Here's my leetcode-rust repo as an example of this setup in action.

Language Example: Python

Thursday, March 28, 2024 @ 9:44 PM

The Python example was added a few hours after this post was initially published.

I have not used Python extensively for several years so my code is bound to be atrocious, rebuke away!

Setting up the Python project is dead simple, assuming you already have Python installed:

mkdir <PROJECT_NAME>
cd <PROJECT_NAME>
mkdir -p tests/arrays
touch tests/arrays/contains_duplicate.py

In tests/arrays/contains_duplicate.py, add the following content:

import unittest

def contains_duplicate(nums):
  seen = {}

  for n in nums:
    if seen.get(n):
      return True
    
    seen[n] = True
  
  return False

class TestContainsDuplicate(unittest.TestCase):
  def test_has_duplicate(self):
    self.assertTrue(contains_duplicate([1, 2, 3, 1]))

  def test_has_duplicates(self):
    self.assertTrue(contains_duplicate([1, 1, 1, 3, 3, 4, 3, 2, 4, 2]))

  def test_does_not_have_duplicates(self):
    self.assertFalse(contains_duplicate([1, 2, 3, 4]))

if __name__ == '__main__':
  unittest.main()

As mentioned in other language examples, your functions under test would not normally live in the same file as the tests themselves, as is the case with contains_duplicate above. You'd write the function in another file and import it instead. In this demo, the function is declared in the same file to keep things simple.

To run test files, just execute them with python, as so:

python tests/arrays/contains_duplicate.py

Easy peasy!

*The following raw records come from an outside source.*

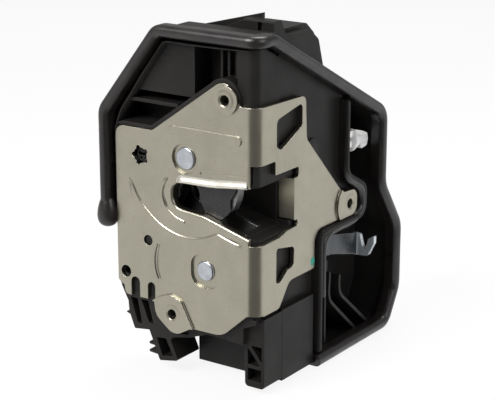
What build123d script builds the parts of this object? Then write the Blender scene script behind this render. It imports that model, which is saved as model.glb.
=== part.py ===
from build123d import *

import os
from math import cos, pi, radians, sin

os.makedirs("parts", exist_ok=True)

# Frame: X points out to the cabin, -Y to the rear of the car and Z up, in millimetres.
# The origin is the centre of the upper rear screw hole, on the seat that meets the door shell.


def rear(y):
    """Plane facing the rear at depth y, where sketch x is X and sketch y is Z."""
    return Plane.XZ.offset(-y)


def side(x):
    """Plane facing the cabin at x, where sketch x is Y and sketch y is Z."""
    return Plane.YZ.offset(x)


def rounded(corners, close=True):
    """Line through corners of (x, y, radius)."""
    FilletPolyline(*[c[:2] for c in corners], radius=[c[2] for c in corners], close=close)


def panel(plane, corners, depth, mode=Mode.ADD):
    """Prism of a rounded outline, going inward from its plane."""
    with BuildSketch(plane) as face:
        with BuildLine():
            rounded(corners)
        make_face()
    extrude(face.sketch, amount=-depth, mode=mode)


def disc(plane, spots, radius, depth, mode=Mode.ADD):
    """Round bosses or holes at spots, going inward from their plane."""
    with BuildSketch(plane) as face:
        with Locations(spots):
            Circle(radius)
    extrude(face.sketch, amount=-depth, mode=mode)


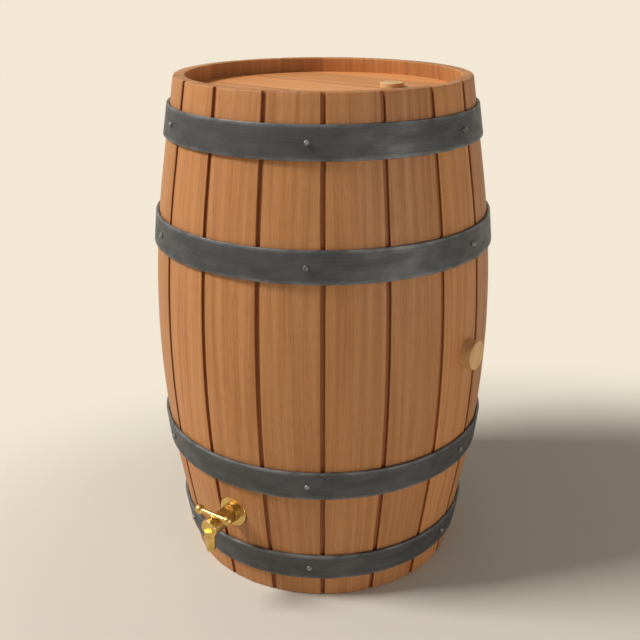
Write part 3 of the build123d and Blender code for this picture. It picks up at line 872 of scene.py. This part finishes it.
bung_sizes = (bilge_bung_radius, bilge_bung_proud, stave_thickness)
bilge_bung = make_bung("turned_bilge_bung", *bung_sizes, bilge_bung_place, radians(70), 2.0)
stand_for(bilge_bung, "bilge_bung")
bung_sizes = (head_bung_radius, head_bung_proud, head_thickness)
head_bung = make_bung("turned_head_bung", *bung_sizes, head_bung_place, radians(35), 5.0)
stand_for(head_bung, "head_bung")

# Tap body
# One brass casting, turned where it is round: a shank through the stave, whose thread is left plain, a flange
# against the flat seat, a collar, a square neck for a spanner, and a round chest, out of whose end the outlet
# boss stands half proud. It is bored through for the drink and for the tapered plug.

saddle_radius = 0.023
shank_beyond = 0.0186
gasket_thickness = 0.002
flange_thickness = 0.005
collar_radius = 0.0185
collar_length = 0.0105
neck_half = 0.0125
neck_length = 0.021
neck_corner = 0.0026
chest_radius = 0.017
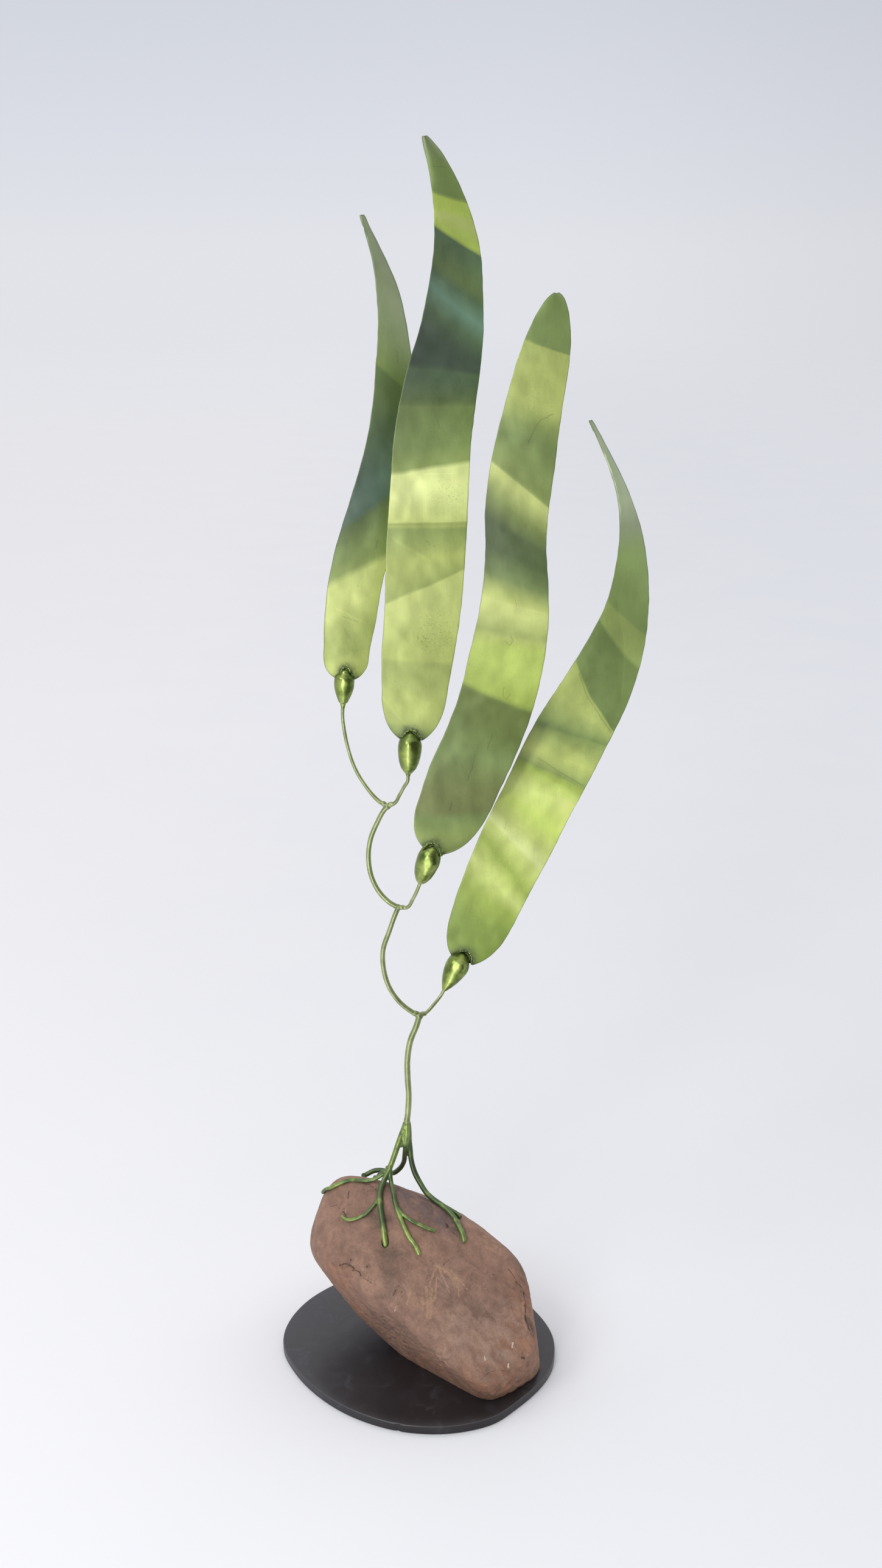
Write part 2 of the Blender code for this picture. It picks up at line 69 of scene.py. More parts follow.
def deselectAll():
    if bpy.context.mode != "OBJECT":
        bpy.ops.object.mode_set(mode="OBJECT")
    bpy.ops.object.select_all(action="DESELECT")


def only(piece):
    deselectAll()
    piece.select_set(True)
    bpy.context.view_layer.objects.active = piece
    return piece


def applyStep(piece, kind, **settings):
    # Adds one modifier and applies it
    only(piece)
    step = piece.modifiers.new(kind.lower(), kind)
    for key, value in settings.items():
        setattr(step, key, value)
    bpy.ops.object.modifier_apply(modifier=step.name)


def addShape(kind, **settings):
    # A new primitive, with nothing else selected
    deselectAll()
    getattr(bpy.ops.mesh, f"primitive_{kind}_add")(**settings)
    return bpy.context.object


def editAll(*steps):
    # Edit-mode operators in turn on the whole active piece, each with its settings
    bpy.ops.object.mode_set(mode="EDIT")
    for step, settings in steps:
        bpy.ops.mesh.select_all(action="SELECT")
        step(**settings)
    bpy.ops.object.mode_set(mode="OBJECT")


def cutAway(piece, cutter):
    applyStep(piece, "BOOLEAN", object=cutter, operation="DIFFERENCE", solver="EXACT")
    bpy.data.objects.remove(cutter)


def joinPieces(pieces, name):
    deselectAll()
    for piece in pieces:
        piece.select_set(True)
    bpy.context.view_layer.objects.active = pieces[0]
    bpy.ops.object.join()
    pieces[0].name = pieces[0].data.name = name
    return pieces[0]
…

Notice how we don't have any print statements but can still verify our code works, and are in a good position to be able to refactor if desired.

Here's my leetcode-python repo as an example of this setup in action.

Wrapping Up

I have enjoyed dipping my toes into new languages while solving coding challenges, and am glad to know how to run tests in each new language I'm learning. I hope you have learned something new and are confident to begin writing tests as part of your adoption of any of the languages I've covered here. Thanks for reading!